During her years with the Albany Museum "she transformed gallery after gallery using her artistic talents in the widest possible way". That included the Children's Gallery and the Invertebrates Gallery where her dioramas were "windows into woodland scenes of flowers, mosses and a variety of insects" and "the most stunning works of art". Her realistic flowers, leaves and insects were all made from silk, a technique she was taught by an expert at the Cardiff Museum, and even 30 years later "the scenes are as fresh as when she first made them."

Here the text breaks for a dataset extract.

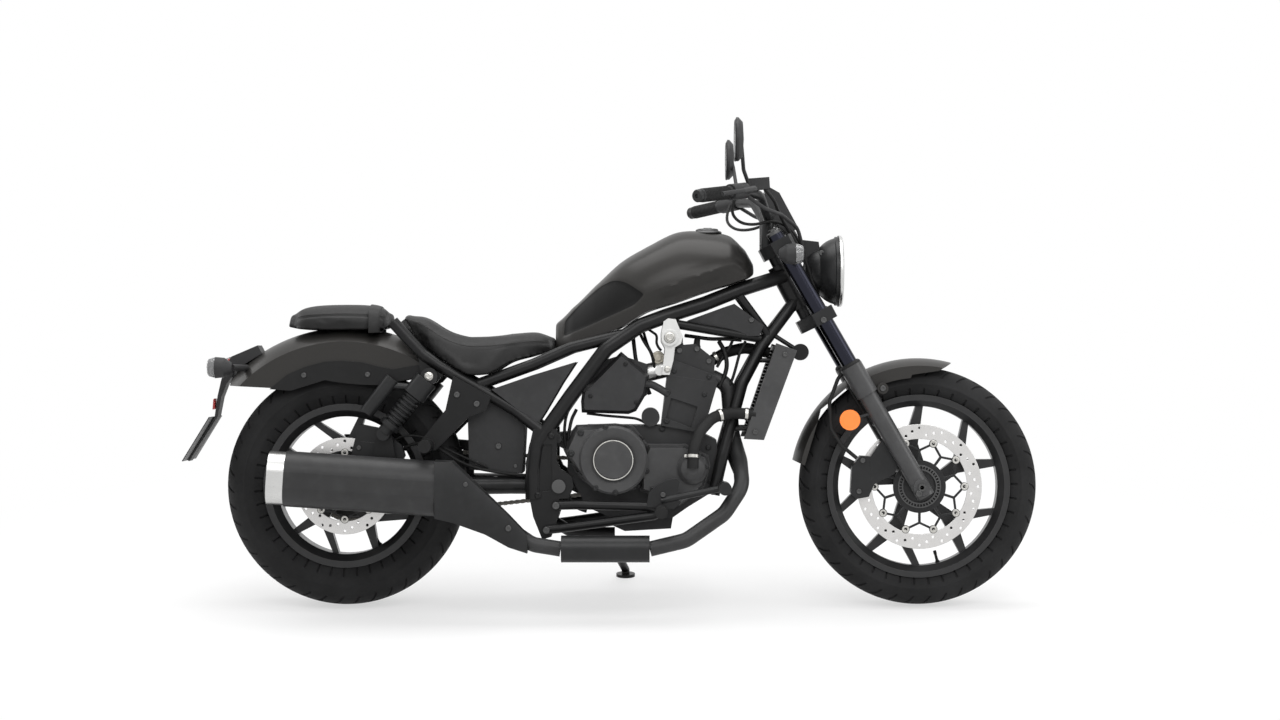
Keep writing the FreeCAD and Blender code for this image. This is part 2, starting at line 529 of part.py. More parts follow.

When the former home and business premises of Henry Carter Galpin, the father of South African botanist Ernest Edward Galpin, was bought by Harry Oppenheimer's De Beers Consolidated Mines and converted into the Observatory Museum in 1982, Vanderplank put together all the collections of butterflies, plant presses and natural history books displayed there. She also created a "faithfully water-coloured" wall-paper of Oxalis prints for the museum, and a Victorian posy of Eastern Cape flowers under a glass dome from silk, wax and wire as a special gift for Harry Oppenheimer.

After her retirement, Vanderplank moved to Port Elizabeth where she collaborated with her good friend CJ Skead on a number of projects which led to her producing her two-volume opus Wildflowers in the Port Elizabeth area. Together the two books comprise more than 1000 illustrations covering at least 900 different plant species. She died on 7 February 2005.

==Publications==

- Vanderplank, Helen J. (1998). "Wild Flowers of the Port Elizabeth Area: Swartkops to Sundays Rivers"
- Vanderplank, Helen J. (1999). "Wildflowers of the Port Elizabeth Area: Gamtoos to Swartkops Rivers (the Coastal Bush and Fynbos Region)"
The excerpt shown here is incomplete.